Wednesday, January 28, 2009

Language as Sculpture, Words as Clay

New York Times
Published: October 21, 2007

THE artist Lawrence Weiner had an apocalyptic dream not long ago. Lava surged up from a hole in the earth and coursed over Chelsea, swallowing art galleries as dealers ran from the devastation. “It was like Pompeii,” Mr. Weiner recalled recently, shaking his heavily bearded head. “Very strange dream.”

Given his highly unconventional lifelong relationship with the art world — or at least the artist-as-rock-star version of the art world that has prevailed in much of high-riding Chelsea — the dream could easily be interpreted as a kind of wish fulfillment, a biblical erasure from which a better, purer version of art and commerce may someday rise.

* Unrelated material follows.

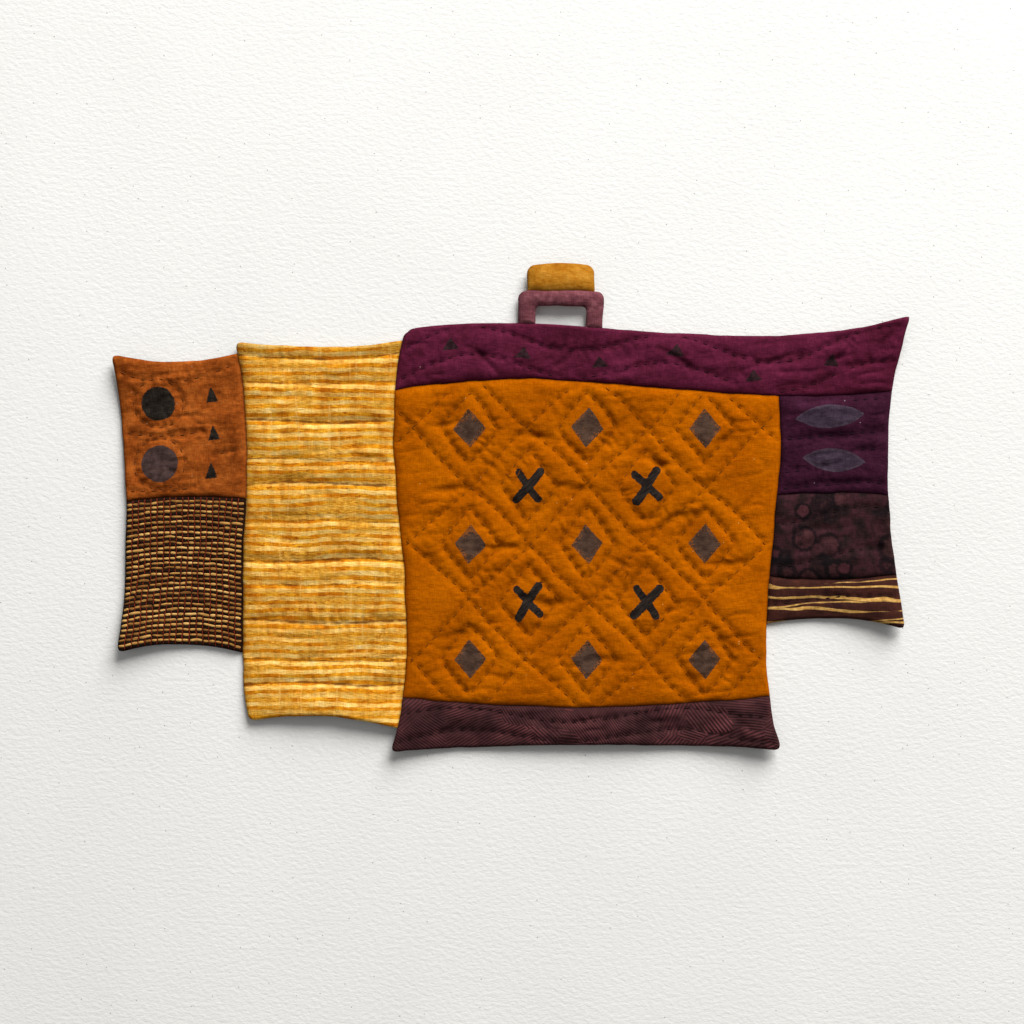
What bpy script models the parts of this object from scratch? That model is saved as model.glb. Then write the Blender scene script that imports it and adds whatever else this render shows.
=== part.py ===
"""An art quilt that hangs flat on a wall: free-form patchwork, quilted through its wadding.

Every piece of cloth, with its wadding and backing, is one closed solid. +Z is up, +X is to the right and -Y
faces the viewer. The middle of the back lies in the plane y = 0, and edges and corners stand forward of it.
The drawing below is in millimetres from the quilt's lowest left corner, and the origin is on the top edge,
above the middle of the width.
"""

import math
from collections import namedtuple

import bmesh
import bpy
import numpy as np
from mathutils import Vector
from numpy.polynomial import Polynomial

MM = 0.001
WIDTH = 420.0

# Thickness of the sandwich of cloth, wadding and backing, and how it meets seams and edges
THICK_EDGE = 1.5
THICK_FULL = 3.2
SWELL_REACH = 2.6
SEAM_GAP = 0.3
CORNER_RADIUS = 4.0

# Quilting, pressed into the front
ECHO_GAP = 5.0
ECHO_DEPTH = 1.2
CROSSED_DEPTH = 0.8
CROSSED_SWAY = 0.05
LINE_HALF_WIDTH = 2.2
TUCK_DEPTH = 1.1
TUCK_COUNT = 10
TUCK_FIRST = 32.6
TUCK_PITCH = 17.6
TUCK_STRAY = 3.0
TUCK_SWAY = 1.2
RIPPLE_DEPTH = 0.6
RIPPLE_LENGTH = 17.0
WEFT_ROWS = 29
WEFT_DEPTH = 0.5

# Painted shapes on the ochre cloth, in staggered rows of three and two, with quilting round each
SHAPE_HALF_WIDTH = 8.5
SHAPE_HALF_HEIGHT = 10.5
SHAPE_STEP_X = 62.0
SHAPE_STEP_Z = 30.5
SHAPES_MIDDLE = (250.0, 109.0)
SHAPE_ROWS = (3, 2, 3, 2, 3)

# The hanging tab: a loop that stands on the top edge, and a strip sewn to the loop's top
TAB_MIDDLE = 236.0
LOOP_WIDTH = 45.0
LOOP_HEIGHT = 17.5
LOOP_CORNER = 4.0
SLOT_WIDTH = 27.0
SLOT_HEIGHT = 9.5
SLOT_CORNER = 2.5
LOOP_LEG_STEPS = 4
LOOP_BEND_STEPS = 3
LOOP_BAR_STEPS = 8
LOOP_BAND_STEPS = 3
CAP_WIDTH = 35.0
CAP_HEIGHT = 13.0
CAP_RISE = 1.5
CAP_COLUMNS = 8
CAP_ROWS = 4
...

But the dream probably had a lot more to do with the deafening construction project under way across the street from a Chelsea brownstone where Mr. Weiner and his wife, Alice, have been camping out for several months while their West Village house and studio are being renovated. The construction employs a deafening rock drill that was boring down into the Manhattan schist one recent morning when Mr. Weiner answered the door and motioned to a visitor to come inside because words were of little use against the noise.

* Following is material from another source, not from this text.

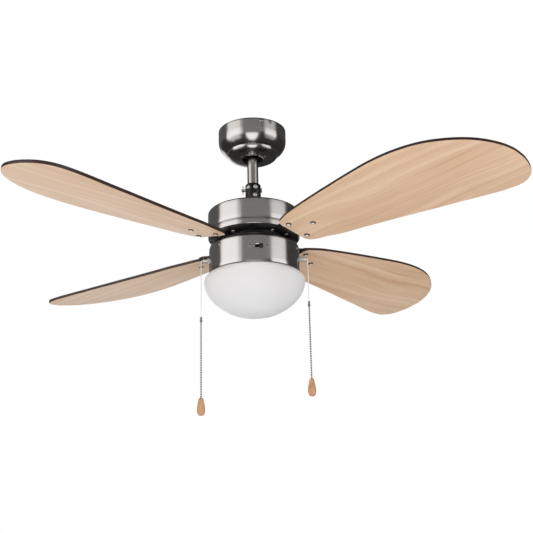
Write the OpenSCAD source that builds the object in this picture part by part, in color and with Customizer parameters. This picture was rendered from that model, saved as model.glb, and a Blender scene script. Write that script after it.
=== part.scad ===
// Ceiling fan with light: four wooden blades on a short downrod, a pull-chain
// switch housing and an opal glass bowl. Millimetres. +Z is up, and the ceiling
// is the plane z = 0, so every height below is negative.

/* [Blades] */
// Diameter swept by the blade tips
sweep_d = 1050; // [1040:1:1060]
// Azimuth of the first blade arm
arm_az = -46.5; // [-50:0.5:-40]
// Pitch of the blades, in degrees
blade_pitch = 11.6; // [10:0.1:13]
// Upward coning of the blades, in degrees
blade_cone = 1.9; // [1:0.1:2.5]
// Thickness of the blades
blade_t = 5.5; // [4.5:0.1:6]
// Height of the blade plane's lower face at the axis
blade_z = -230.3; // [-231:0.1:-229]

/* [Canopy and rod] */
// Outside diameter of the canopy
canopy_d = 124; // [123:0.5:126]
// Outside diameter of the downrod
rod_d = 20; // [19:0.5:21]
// Distance between the two ceiling screws
ceiling_hole_gap = 76; // [70:1:84]
// Diameter of the ceiling screw holes
ceiling_hole_d = 5.5; // [4.5:0.5:6.5]

/* [Housings] */
// Outside diameter of the motor housing
motor_d = 163.6; // [163:0.2:166]
// Outside diameter of the switch housing
switch_d = 160; // [159.6:0.2:161]

/* [Glass bowl] */
// Widest diameter of the glass bowl
bowl_d = 178; // [174:1:184]
// Height of the bowl's lowest point
bowl_z = -354.5; // [-358:0.5:-352]
// Wall thickness of the bowl
bowl_t = 2.5; // [2:0.5:3]

/* [Pull cords] */
// Length of the fan cord's string, from its bend to the connector
fan_string_l = 75; // [60:1:90]
// Length of the light cord's string, from its bend to the connector
light_string_l = 100.5; // [80:0.5:120]
// Diameter of the pull strings
string_d = 1.6; // [1.4:0.1:1.8]
// Number of beads on the fan chain
fan_beads = 31; // [20:1:40]
// Number of beads on the light chain
light_beads = 32; // [20:1:40]

/* [Hidden] */

fnr = 96;                       // facets of the large turned shells
fns = 32;                       // facets of small round pieces

rod_r = rod_d / 2;
canopy_r = canopy_d / 2;
motor_r = motor_d / 2;
switch_r = switch_d / 2;
sheet_t = 1.2;                  // pressed sheet of canopy and housings

ball_z = -30;                   // centre of the hanger ball
ball_r = 17.5;
rod_top = -18;
rod_end = -128;
coup_top = -106;
pin_z = -117;
coup_r = 14;
house_top = -163;
house_bot = -212;
shaft_r = 7.5;
shaft_bore = 4.5;
race_tops = [-172, -199.5];       // tops of the two bearings
race_h = 11;
plate_z = -236;                 // upper face of the switch plate
cord_z = -251;                  // height of the cord outlets
cord_x = 94.5;                  // where the strings hang
rim_z = -280;                   // lower rim of the switch housing
pan_z = -264;                   // upper face of the lamp pan
rev_az = -84.2;                 // azimuth of the reverse switch
rev_z = -253;

// Small differences in how far each blade iron is bent, in degrees: [pitch, coning]
blade_trim = [[-0.5, 0.9], [0.2, 0.3], [-0.3, -0.1], [0.8, -1.9]];
blade_holes = [[110, 22.5], [110, -22.5], [146, 0]];

// ---- geometry helpers ----

function unit(v) = v / norm(v);

// Catmull-Rom curve through p, n steps per span
function cr(p, n) = [
  for (i = [0 : len(p) - 2])
    let (a = p[max(i - 1, 0)], b = p[i], c = p[i + 1], d = p[min(i + 2, len(p) - 1)])
      for (k = [0 : n - 1])
        let (t = k / n)
          0.5 * ((2 * b) + (c - a) * t + (2 * a - 5 * b + 4 * c - d) * t * t + (3 * b - a - 3 * c + d) * t * t * t),
  p[len(p) - 1]
];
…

It’s an unusual way to meet him, given that almost 40 years ago Mr. Weiner decided that words would serve almost exclusively as raw material for his art: words spoken, sung, painted on walls, printed in books and on matchbooks, stamped on coins or manhole covers or elsewhere. In 1968, in a declaration of principles that has become a founding document of Conceptual art (a category that Mr. Weiner, as you might expect, views with great suspicion), he wrote:

“1. The artist may construct the piece.

“2. The piece may be fabricated.

“3. The piece need not be built.

“Each being equal and consistent with the intent of the artist the decision as to condition rests with the receiver upon the occasion of receivership.”